SET PROBLEM → Go through the entries below, tally each line with the string "that", and give the final number by itself.

GIVEN RECORDS →
>> start

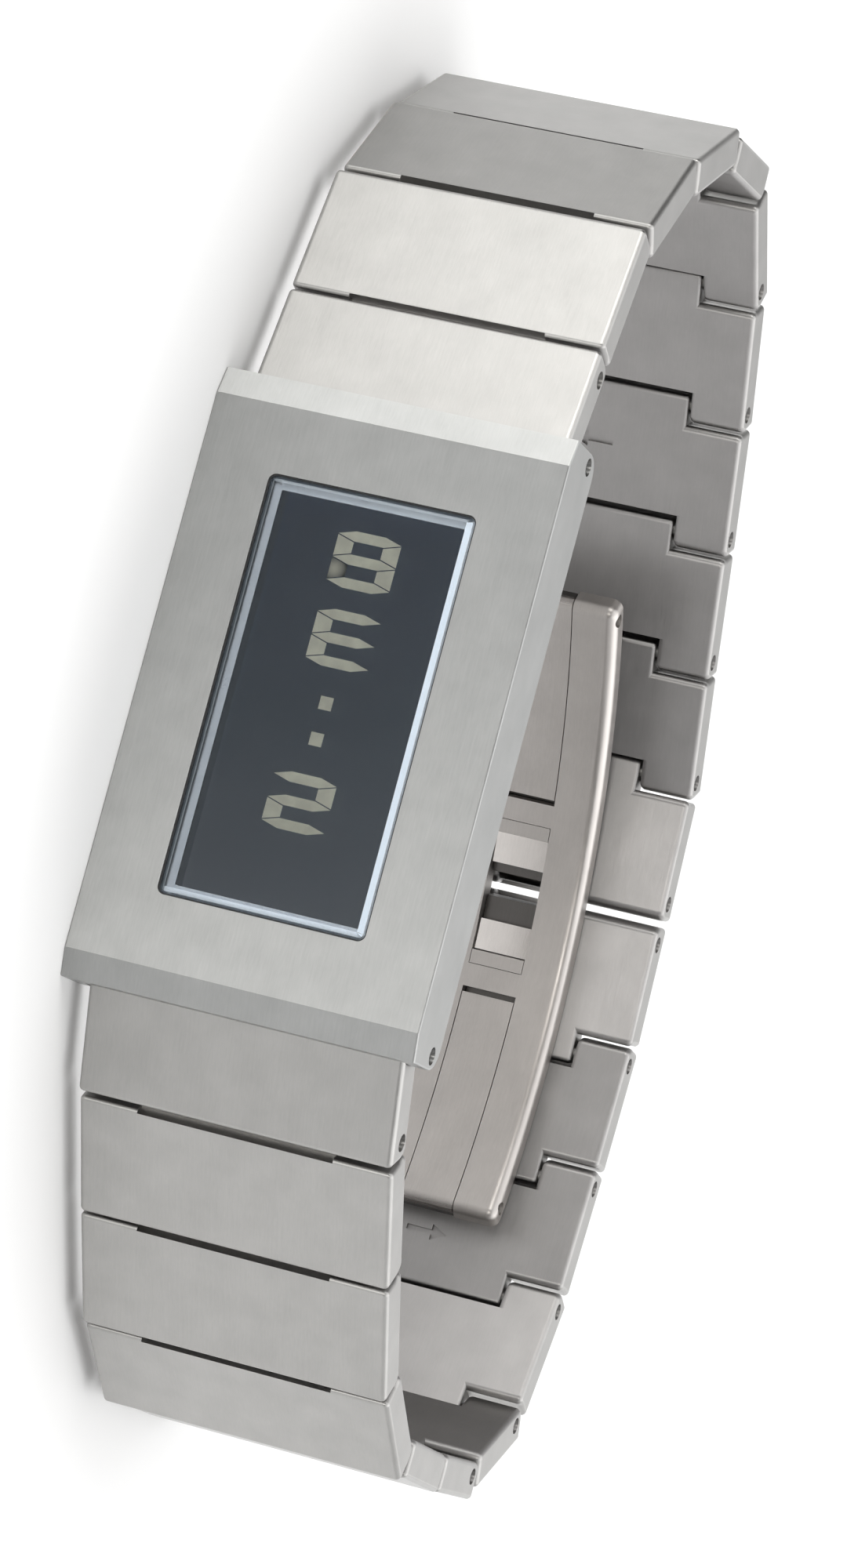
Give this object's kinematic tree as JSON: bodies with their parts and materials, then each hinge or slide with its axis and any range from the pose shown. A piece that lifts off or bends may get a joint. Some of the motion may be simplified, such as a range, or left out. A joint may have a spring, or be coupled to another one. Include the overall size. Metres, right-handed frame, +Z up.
{
  "type": "digital wristwatch",
  "caption": "Slim all-steel digital watch: rectangular bevelled case with a narrow display, a solid-link bracelet and a folding clasp.",
  "frame": {"origin": "centre of the case's lower side face, on which the watch lies", "axes": "+X along the case's length, from the end at the top of the picture to the other, -Y the way the display faces, +Z up, across the band, from the lower side face to the upper"},
  "size_m": [0.0877, 0.0577, 0.0223],
  "materials": {
    "bracelet_steel": "finely brushed outer faces, satin sides and inner faces",
    "case_steel": "brushed along the length, satin sides",
    "case_back_steel": "satin",
    "pin_steel": "drawn rod",
    "clasp_steel": "satin inner face with a polished rim",
    "blade_steel": "satin",
    "catch_steel": "satin",
    "screw_steel": "turned",
    "button_steel": "turned and satin",
    "crystal": "ground and polished mineral glass",
    "gasket_dark": "thin black sealing line",
    "display_surround": "bright silver-blue plating",
    "lcd_panel": "dark blue-grey liquid crystal",
    "lcd_segments": "pale greenish segments",
    "module_frame": "moulded black plastic",
    "zebra_rubber": "layered conducting rubber",
    "circuit_board": "green board",
    "chip_cover": "black epoxy",
    "quartz_can": "drawn can",
    "battery": "plated cell",
    "battery_clip": "spring steel",
    "seal_rubber": "black rubber"
  },
  "bodies": {
    "case": {"battery": "battery", "battery_clip": "battery_clip", "board_screws": "screw_steel", "button_seals": "seal_rubber", "case_back": "case_back_steel", "case_back_gasket": "seal_rubber", "case_back_screws": "screw_steel", "case_body": "case_steel", "chip_cover": "chip_cover", "circuit_board": "circuit_board", "crystal": "crystal", "crystal_gasket": "gasket_dark", "display_surround": "display_surround", "lcd_panel": "lcd_panel", "lcd_segments": "lcd_segments", "module_frame": "module_frame", "quartz_can": "quartz_can", "zebra_strips": "zebra_rubber"},
    "button_upper": {"button_upper": "button_steel"},
    "button_lower": {"button_lower": "button_steel"},
    "upper_link_01": {"upper_link_01": "bracelet_steel", "upper_pins_01": "pin_steel"},
    "upper_link_02": {"upper_link_02": "bracelet_steel"},
    "upper_link_03": {"upper_link_03": "bracelet_steel", "upper_pins_03": "pin_steel"},
    "upper_link_04": {"upper_link_04": "bracelet_steel"},
    "upper_link_05": {"upper_link_05": "bracelet_steel", "upper_pins_05": "pin_steel"},
    "upper_link_06": {"upper_link_06": "bracelet_steel"},
    "upper_link_07": {"upper_link_07": "bracelet_steel", "upper_pins_07": "pin_steel"},
    "upper_link_08": {"upper_link_08": "bracelet_steel"},
    "upper_link_09": {"upper_link_09": "bracelet_steel", "upper_pins_09": "pin_steel"},
    "upper_link_10": {"upper_link_10": "bracelet_steel"},
    "upper_link_11": {"upper_link_11": "bracelet_steel", "upper_pins_11": "pin_steel"},
    "lower_link_01": {"lower_link_01": "bracelet_steel", "lower_pins_01": "pin_steel"},
    "lower_link_02": {"lower_link_02": "bracelet_steel"},
    "lower_link_03": {"lower_link_03": "bracelet_steel", "lower_pins_03": "pin_steel"},
    "lower_link_04": {"lower_link_04": "bracelet_steel"},
    "lower_link_05": {"lower_link_05": "bracelet_steel", "lower_pins_05": "pin_steel"},
    "lower_link_06": {"lower_link_06": "bracelet_steel"},
    "lower_link_07": {"lower_link_07": "bracelet_steel", "lower_pins_07": "pin_steel"},
    "lower_link_08": {"lower_link_08": "bracelet_steel"},
    "lower_link_09": {"lower_link_09": "bracelet_steel", "lower_pins_09": "pin_steel"},
    "lower_link_10": {"lower_link_10": "bracelet_steel"},
    "lower_link_11": {"lower_link_11": "bracelet_steel", "lower_pins_11": "pin_steel"},
    "upper_blade": {"upper_blade": "blade_steel"},
    "clasp_frame": {"clasp_frame": "clasp_steel", "frame_pins": "pin_steel", "upper_catch": "catch_steel", "lower_catch": "catch_steel"},
    "lower_blade": {"lower_blade": "blade_steel"}
  },
  "joints": [
    {"name": "lower_hinge_01", "type": "hinge", "parent": "case", "child": "lower_link_01", "pos_m": [0.01795, 0.0012, 0.01115], "axis": [0, 0, 1], "range_deg": [-28.3, 0]},
    {"name": "lower_hinge_02", "type": "hinge", "parent": "lower_link_01", "child": "lower_link_02", "pos_m": [0.02315, 0.00377, 0.01115], "axis": [0, 0, 1], "range_deg": [-15.9, 0]},
    {"name": "lower_hinge_03", "type": "hinge", "parent": "lower_link_02", "child": "lower_link_03", "pos_m": [0.02979, 0.00939, 0.01115], "axis": [0, 0, 1], "range_deg": [-3.7, 0]},
    {"name": "lower_hinge_04", "type": "hinge", "parent": "lower_link_03", "child": "lower_link_04", "pos_m": [0.03627, 0.0152, 0.01115], "axis": [0, 0, 1], "range_deg": [-19.3, 0]},
    {"name": "lower_hinge_05", "type": "hinge", "parent": "lower_link_04", "child": "lower_link_05", "pos_m": [0.04072, 0.02267, 0.01115], "axis": [0, 0, 1], "range_deg": [-29.1, 0]},
    {"name": "lower_hinge_06", "type": "hinge", "parent": "lower_link_05", "child": "lower_link_06", "pos_m": [0.04128, 0.03136, 0.01115], "axis": [0, 0, 1], "range_deg": [-5, 0]},
    {"name": "lower_hinge_07", "type": "hinge", "parent": "lower_link_06", "child": "lower_link_07", "pos_m": [0.04138, 0.04005, 0.01115], "axis": [0, 0, 1], "range_deg": [-28.9, 0]},
    {"name": "lower_hinge_08", "type": "hinge", "parent": "lower_link_07", "child": "lower_link_08", "pos_m": [0.03754, 0.04786, 0.01115], "axis": [0, 0, 1], "range_deg": [-43.3, 0]},
    {"name": "lower_hinge_09", "type": "hinge", "parent": "lower_link_08", "child": "lower_link_09", "pos_m": [0.0295, 0.05119, 0.01115], "axis": [0, 0, 1], "range_deg": [-16.7, 0]},
    {"name": "lower_hinge_10", "type": "hinge", "parent": "lower_link_09", "child": "lower_link_10", "pos_m": [0.02088, 0.05237, 0.01115], "axis": [0, 0, 1], "range_deg": [-4.9, 0]},
    {"name": "lower_hinge_11", "type": "hinge", "parent": "lower_link_10", "child": "lower_link_11", "pos_m": [0.01221, 0.05311, 0.01115], "axis": [0, 0, 1], "range_deg": [-12.5, 0]},
    {"name": "upper_hinge_01", "type": "hinge", "parent": "case", "child": "upper_link_01", "pos_m": [-0.01795, 0.0012, 0.01115], "axis": [0, 0, 1], "range_deg": [-2.5, 0]},
    {"name": "upper_hinge_02", "type": "hinge", "parent": "upper_link_01", "child": "upper_link_02", "pos_m": [-0.02352, 0.00281, 0.01115], "axis": [0, 0, 1], "range_deg": [-2.5, 0]},
    {"name": "upper_hinge_03", "type": "hinge", "parent": "upper_link_02", "child": "upper_link_03", "pos_m": [-0.03185, 0.00533, 0.01115], "axis": [0, 0, 1], "range_deg": [-2.5, 0]},
    {"name": "upper_hinge_04", "type": "hinge", "parent": "upper_link_03", "child": "upper_link_04", "pos_m": [-0.03808, 0.0114, 0.01115], "axis": [0, 0, 1], "range_deg": [-2.5, 0]},
    {"name": "upper_hinge_05", "type": "hinge", "parent": "upper_link_04", "child": "upper_link_05", "pos_m": [-0.04252, 0.01889, 0.01115], "axis": [0, 0, 1], "range_deg": [-2.5, 0]},
    {"name": "upper_hinge_06", "type": "hinge", "parent": "upper_link_05", "child": "upper_link_06", "pos_m": [-0.0432, 0.02756, 0.01115], "axis": [0, 0, 1], "range_deg": [-2.5, 0]},
    {"name": "upper_hinge_07", "type": "hinge", "parent": "upper_link_06", "child": "upper_link_07", "pos_m": [-0.03785, 0.03442, 0.01115], "axis": [0, 0, 1], "range_deg": [-2.5, 0]},
    {"name": "upper_hinge_08", "type": "hinge", "parent": "upper_link_07", "child": "upper_link_08", "pos_m": [-0.0306, 0.03924, 0.01115], "axis": [0, 0, 1], "range_deg": [-2.5, 0]},
    {"name": "upper_hinge_09", "type": "hinge", "parent": "upper_link_08", "child": "upper_link_09", "pos_m": [-0.02293, 0.04333, 0.01115], "axis": [0, 0, 1], "range_deg": [-6, 0]},
    {"name": "upper_hinge_10", "type": "hinge", "parent": "upper_link_09", "child": "upper_link_10", "pos_m": [-0.01515, 0.04723, 0.01115], "axis": [0, 0, 1], "range_deg": [-6, 0]},
    {"name": "upper_hinge_11", "type": "hinge", "parent": "upper_link_10", "child": "upper_link_11", "pos_m": [-0.00744, 0.05127, 0.01115], "axis": [0, 0, 1], "range_deg": [-6, 0]},
    {"name": "upper_blade_pivot", "type": "hinge", "parent": "upper_link_11", "child": "upper_blade", "pos_m": [0.00094, 0.05228, 0.01115], "axis": [0, 0, 1], "range_deg": [0, 25]},
    {"name": "clasp_open", "type": "hinge", "parent": "upper_blade", "child": "clasp_frame", "pos_m": [-0.01539, 0.03979, 0.01115], "axis": [0, 0, -1], "range_deg": [0, 75]},
    {"name": "lower_blade_fold", "type": "hinge", "parent": "clasp_frame", "child": "lower_blade", "pos_m": [0.02384, 0.04895, 0.01115], "axis": [0, 0, 1], "range_deg": [-37.5, 0]},
    {"name": "button_upper_press", "type": "slide", "parent": "case", "child": "button_upper", "axis": [0, 0, 1], "range_m": [0, 0.0004], "stiffness_N_per_m": 300},
    {"name": "button_lower_press", "type": "slide", "parent": "case", "child": "button_lower", "axis": [0, 0, 1], "range_m": [0, 0.0004], "stiffness_N_per_m": 300}
  ],
  "couplings": [
    {"joint": "upper_hinge_01", "follows": "lower_hinge_01", "ratio": 0.08834},
    {"joint": "upper_hinge_02", "follows": "lower_hinge_02", "ratio": 0.15723},
    {"joint": "upper_hinge_03", "follows": "lower_hinge_03", "ratio": 0.67568},
    {"joint": "upper_hinge_04", "follows": "lower_hinge_04", "ratio": 0.12953},
    {"joint": "upper_hinge_05", "follows": "lower_hinge_05", "ratio": 0.08591},
    {"joint": "upper_hinge_06", "follows": "lower_hinge_06", "ratio": 0.5},
    {"joint": "upper_hinge_07", "follows": "lower_hinge_07", "ratio": 0.08651},
    {"joint": "upper_hinge_08", "follows": "lower_hinge_08", "ratio": 0.05774},
    {"joint": "upper_blade_pivot", "follows": "clasp_open", "ratio": 0.33333},
    {"joint": "lower_blade_fold", "follows": "clasp_open", "ratio": -0.5}
  ]
}
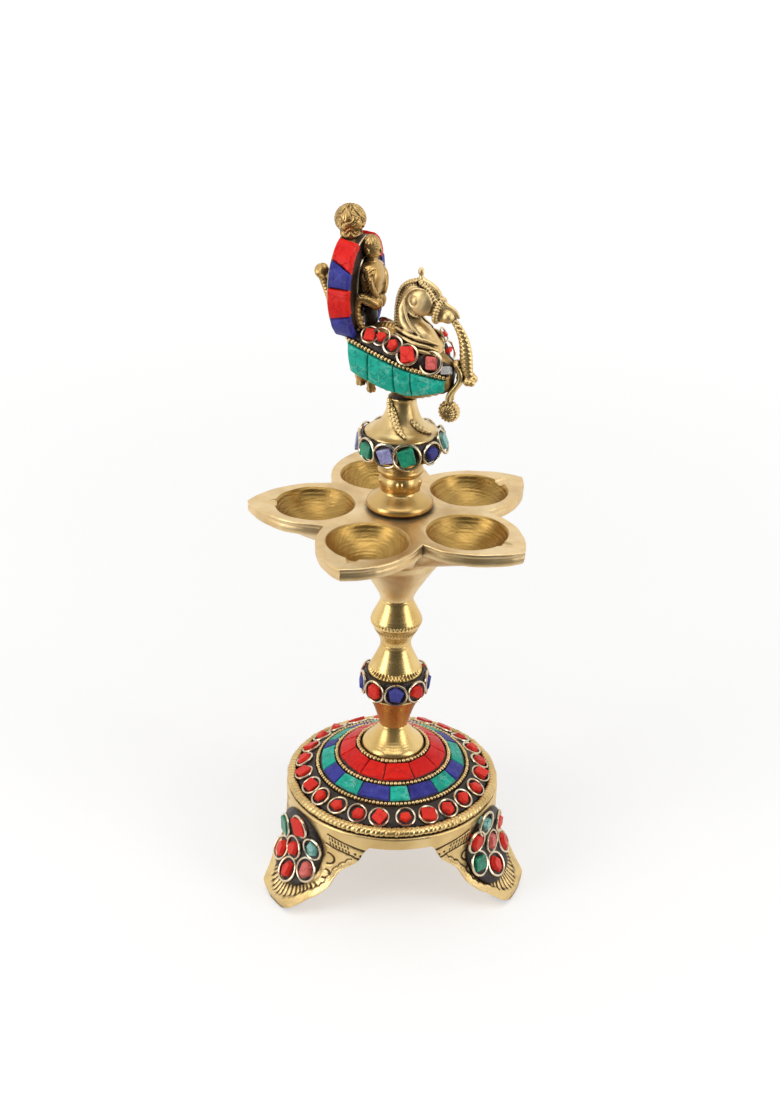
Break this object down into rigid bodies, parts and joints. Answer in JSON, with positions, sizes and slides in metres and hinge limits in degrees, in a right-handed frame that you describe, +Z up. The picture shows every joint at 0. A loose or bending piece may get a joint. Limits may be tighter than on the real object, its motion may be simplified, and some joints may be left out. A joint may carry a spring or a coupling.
{
  "type": "oil lamp",
  "caption": "Footed brass oil lamp with petal-shaped oil cups round a turned stem, stone inlay on the base and a peacock finial that screws on.",
  "frame": {"origin": "on the lamp's axis at floor level, under the middle of the stem", "axes": "+Z up along the stem; the peacock looks towards azimuth -15 degrees, measured from +X towards +Y"},
  "size_m": [0.0911, 0.0905, 0.2202],
  "materials": {
    "brass": "turned and polished, darker in the recesses",
    "aged_brass": "cast and chased, brown patina in the recesses",
    "black_lac": "satin black lac",
    "coral_stone": "polished red stone chips",
    "lapis_stone": "polished blue stone tiles",
    "turquoise_stone": "polished green-blue stone tiles",
    "steel": "plain zinc-plated steel"
  },
  "bodies": {
    "base": {"base_casting": "brass", "rope_rim": "aged_brass", "bead_ring_inner": "aged_brass", "bead_ring_middle": "aged_brass", "bead_ring_outer": "aged_brass", "coral_tile_ring": "coral_stone", "lapis_tiles": "lapis_stone", "turquoise_tiles": "turquoise_stone", "base_cell_band": "black_lac", "base_cell_chips": "coral_stone", "leg_panel_1": "black_lac", "leg_chips_1": "coral_stone", "leg_panel_2": "black_lac", "leg_chips_2": "coral_stone", "leg_panel_3": "black_lac", "leg_chips_3": "coral_stone", "tie_rod": "steel", "base_washer": "steel", "base_nut": "steel", "stem_foot": "brass", "stem_bell": "brass", "stem_cell_band": "black_lac", "stem_chips": "coral_stone", "stem_knop": "brass"},
    "plate": {"petal_plate": "brass"},
    "finial_foot": {"finial_foot": "brass"},
    "finial": {"finial_pedestal": "brass", "collar_cell_band": "black_lac", "collar_chips": "turquoise_stone", "peacock_body": "aged_brass", "peacock_neck": "aged_brass", "wing_tile_r1": "turquoise_stone", "wing_tile_r2": "turquoise_stone", "wing_tile_r3": "turquoise_stone", "wing_tile_r4": "turquoise_stone", "wing_wire_r": "aged_brass", "back_cell_band_r": "black_lac", "back_chips_r": "coral_stone", "wing_tile_l1": "turquoise_stone", "wing_tile_l2": "turquoise_stone", "wing_tile_l3": "turquoise_stone", "wing_tile_l4": "turquoise_stone", "wing_wire_l": "aged_brass", "back_cell_band_l": "black_lac", "back_chips_l": "coral_stone", "beak_garland": "aged_brass", "breast_scroll": "aged_brass", "tail_hoop": "aged_brass", "hoop_tile_r1": "coral_stone", "hoop_tile_r2": "lapis_stone", "hoop_tile_r3": "coral_stone", "hoop_tile_r4": "lapis_stone", "hoop_tile_l1": "coral_stone", "hoop_tile_l2": "lapis_stone", "hoop_tile_l3": "coral_stone", "hoop_tile_l4": "lapis_stone", "hoop_crest": "aged_brass", "tail_curl": "aged_brass", "seated_figure": "aged_brass"}
  },
  "joints": [
    {"name": "plate_turn", "type": "hinge", "parent": "base", "child": "plate", "pos_m": [0, 0, 0.0996], "axis": [0, 0, 1], "continuous": true},
    {"name": "finial_lift", "type": "slide", "parent": "base", "child": "finial_foot", "axis": [0, 0, 1], "range_m": [0, 0.0056]},
    {"name": "finial_unscrew", "type": "hinge", "parent": "finial_foot", "child": "finial", "pos_m": [0, 0, 0.1445], "axis": [0, 0, 1], "range_deg": [0, 2520]}
  ],
  "couplings": [
    {"joint": "finial_lift", "follows": "finial_unscrew", "m_per_rad": 0.00012732}
  ]
}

>> end

EXERCISE RESULT → 3